BULELENG - Ketua Perhimpunan Hotel dan Restoran (PHRI) Buleleng, Bali, Dewa Ketut Suardipa mengatakan syarat tes swab PCR ketiga menjadi pertanyaan bagi travel agent. Tes PCR sampai tiga kali dianggap memberatkan bagi wisatawan mancanegara (wisman) yang datang ke Pulau Dewata.
PHRI Buleleng mengusulkan agar turis asing yang datang ke Bali cukup dua kali tes PCR yaitu di negara asalnya dan saat tiba di Pulau Bali.
"Tentunya ada beberapa masukan. Pertama, ini ada salah satu travel agent dari Denmark anggota kami yang menyampaikan dan ada beberapa teman-teman," kata Suardipa, saat dihubungi, Senin, 21 Maret.
Pihaknya sangat menghargai protokol kesehatan apalagi, hotel di Bali sudah diwanti-wanti memiliki sertifikat program CHSE. Hal itu, menjadi sebuah syarat agar bisa menerima wisatawan.
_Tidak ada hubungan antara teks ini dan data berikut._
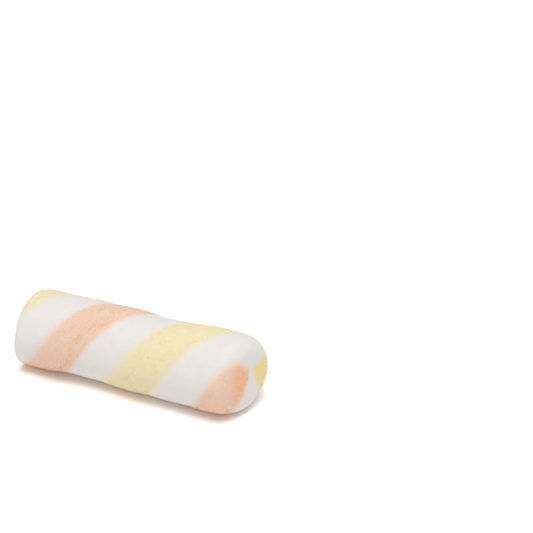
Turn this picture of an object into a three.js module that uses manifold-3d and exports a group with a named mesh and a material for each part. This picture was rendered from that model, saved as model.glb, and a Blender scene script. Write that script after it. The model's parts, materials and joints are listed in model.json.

"Untuk masalah PCR itu diberikan masukkan dan saran. Bukannya kami tidak setuju, kami tetap setuju namanya protokol kesehatan karena hal itu utama. Cuma, kenapa masih ada PCR ketiga. Wisatawan datang ke Indonesia dan sebelumnya mereka di negaranya sudah di PCR hasilnya negatif, bisa terbang ke Indonesia khususnya ke Bali," imbuhnya.
Wisman setelah dua kali melakukan tes PCR yakni saat di negaranya dan setelah sampai di Bali. Mereka kembali di tes PCR sampai di hotel di hari ketiga dan itu menjadi pertanyaan bagi para wisman dan menurutnya hal itu tidak perlu karena wisman sudah dua kali tes PCR dan hasilnya negatif.
"Jadi ada PCR ketiga. Setelah di Bali dia stay ada (lagi) di PCR. Kan ada di persyaratan itu. Jadi, dia setelah tiba di Bali dia PCR negatif, terus dia datang ke hotel, di hotel itu di hari ketiga di PCR lagi. Iya sedikit (memberatkan) dan menjadi pertanyaan PCR ketiga. Mereka kan sudah divaksin sampai vaksin kedua sesuai persyaratan," terangnya.
BACA JUGA:
Hal tersebut juga dikeluhkan oleh wisman. Sebab mereka harus melakukan tes PCR lagi saat kembali ke negaranya.
"Nanti baliknya (ke negaranya) tes PCR lagi dia. Aslinya empat kali tes PCR. Usulannya iya dua kali dia sudah negatif. Kalau ada syarat berlebihan kan menjadi ragu-ragu. Di mana persaingan pariwisata lainnya kompetitor kita tidak seperti itu," ujarnya.
"Akhirnya dia memilih (pariwisata di negara lain), orang travelling terlalu banyak aturan. Kayak kemarin visa on arrival dipermainkan, terus kemudian karantina dan sebagainya kan akhirnya wisatawan belum booking. Tetapi kalau itu sudah diubah kenyataannya sudah ada sekarang," jelasnya.